In a consultation paper on Singapore ' s LNG import framework last month, the Energy Market Authority said that the framework ought to "keep future options open and allow domestic gas buyers to benefit from opportunities . . . such as the emergence of new gas supplies and movements in gas prices".

"If we are open and flexible, so that we can take advantage of pricing changes and diversity, and not get locked into long contracts, the better these developments will be for us," said Tilak K Doshi, head of the energy economics division at the National University of Singapore ' s Energy Studies Institute.

Progress in shale production in this region - especially in China and Australia - could float Singapore ' s ambition of being an LNG hub too. The first LNG terminal here started operations on Jurong Island in May with the stated aim of anchoring both physical and financial LNG trading, break-bulk services and bunkering here.

Also being debated is the potential impact on Singapore ' s key petrochemicals industry.

The US petrochemical sector has been a key beneficiary of increased shale gas production.
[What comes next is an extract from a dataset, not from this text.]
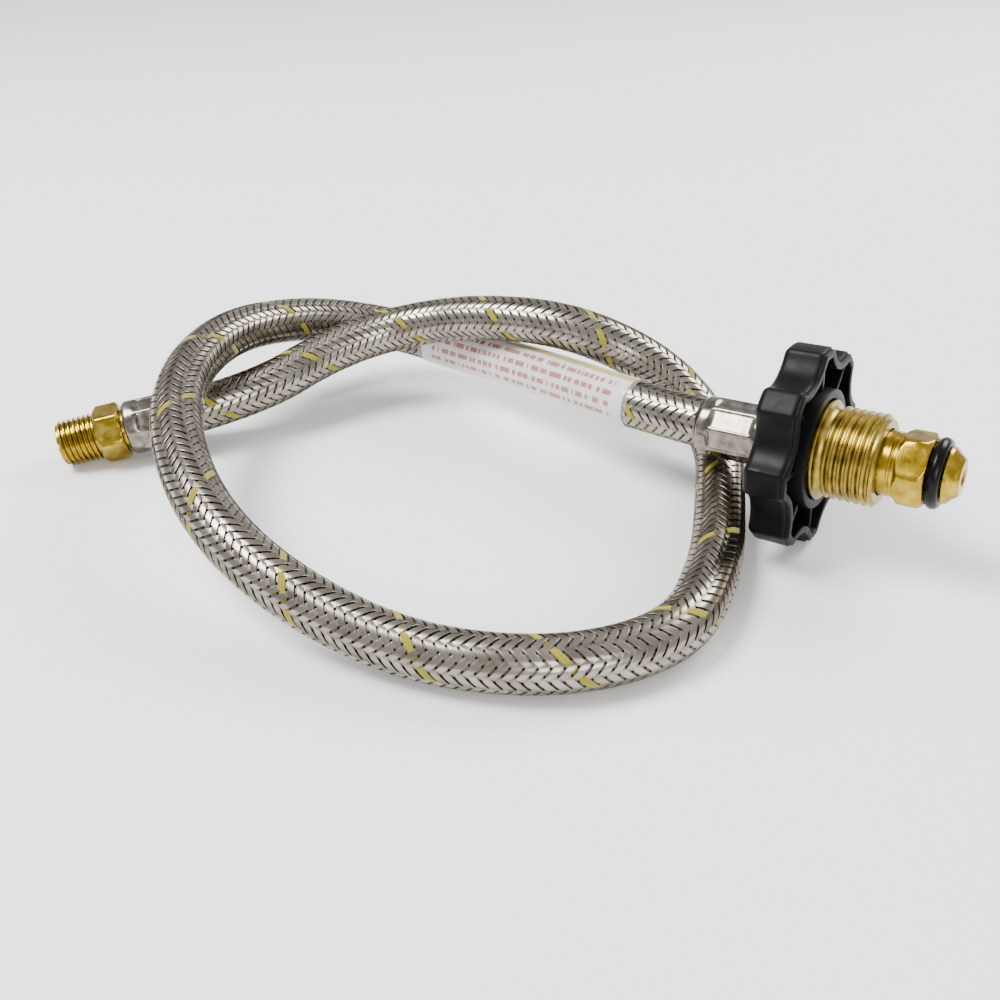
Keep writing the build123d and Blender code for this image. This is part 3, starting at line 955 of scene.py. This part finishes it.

The revival of activity and investment in crackers was thanks to a bountiful supply of shale, a less expensive feedstock than refined oil products such as naphta, which currently go into Singapore ' s liquid crackers.

"If these American companies can sit on cheap gas and build and produce there, Singapore will become less competitive," said Dr Doshi.
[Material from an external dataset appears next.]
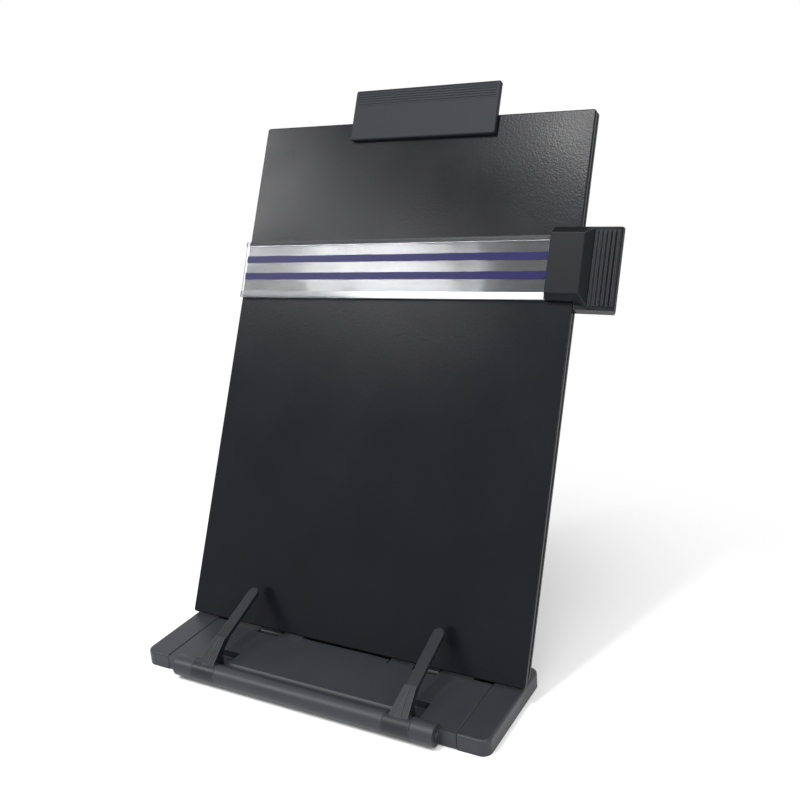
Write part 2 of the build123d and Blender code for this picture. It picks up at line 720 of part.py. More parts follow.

But taking a longer-term view, the Economic Development Board ' s director of energy and chemicals Eugene Leong said that liquid crackers here remain important to meet the growing demand for higher olefin products.

"Liquid crackers and shale gas crackers produce different products, and Singapore has been attracting chemicals projects requiring higher olefin feedstock," he said. Examples of higher olefin products include synthetic rubbers made by Asahi Kasei, Lanxess, Sumitomo Chemicals and Zeon - companies which recently invested in Singapore. "The competitiveness of our energy and chemicals industry goes beyond feedstock,"

Chemicals plants here are closely integrated with liquids crackers, which are in turn integrated with a strong refining base.

And even if the cost of raw materials is higher here than in the US, Singapore ' s established logistics infrastructure and proximity to rapidly growing Asian markets have kept its total costs competitive, he said.

Frost and Sullivan ' s consulting director for its chemicals, materials and food practice Amit Bajpayee agrees that proximity to Asia ' s surging demand is key. It is thus more important, in his view, for Singapore ' s petrochemical sector to ensure that it is the "least cost-inefficient" in the region.

After all, its loss of competitiveness relative to shale gas crackers in the US will be shared by Asian peers, as Accenture partner Ogan Kose pointed out. "The only way to counter-balance it is for shale gas to be developed in Asia as cheaply as it is in the US. China would be a good example, and they may be able to reduce the production costs if they don ' t have to spend too much on environmental concerns," he said.

In fact, shale ' s larger and longer-term impact on Singapore may fall more heavily on its position as a transport and logistics hub rather than on its petrochemical sector, said Joergen Oestrom Moeller, research fellow at the Institute of Southeast Asian Studies. "The world has built up a fantastic logistics transport network with tankers, oil and gas ports and terminals" but shale gas will change this radically in the next 10 years and beyond, he noted. As more shale gas is uncovered right where demand for energy is greatest - in the US, China, Russia, India and Europe - gas will be transported via pipelines on land rather than by ships.

Also likely to be affected in the longer term is Singapore ' s production of offshore rigs to support the drilling of conventional oil and gas wells, Dr Moeller said. The potential decrease in conventional exploration may shift demand away from these players. Major rig builder Keppel Corp has said it will monitor the growth of shale oil and gas and evaluate how it could respond to the development.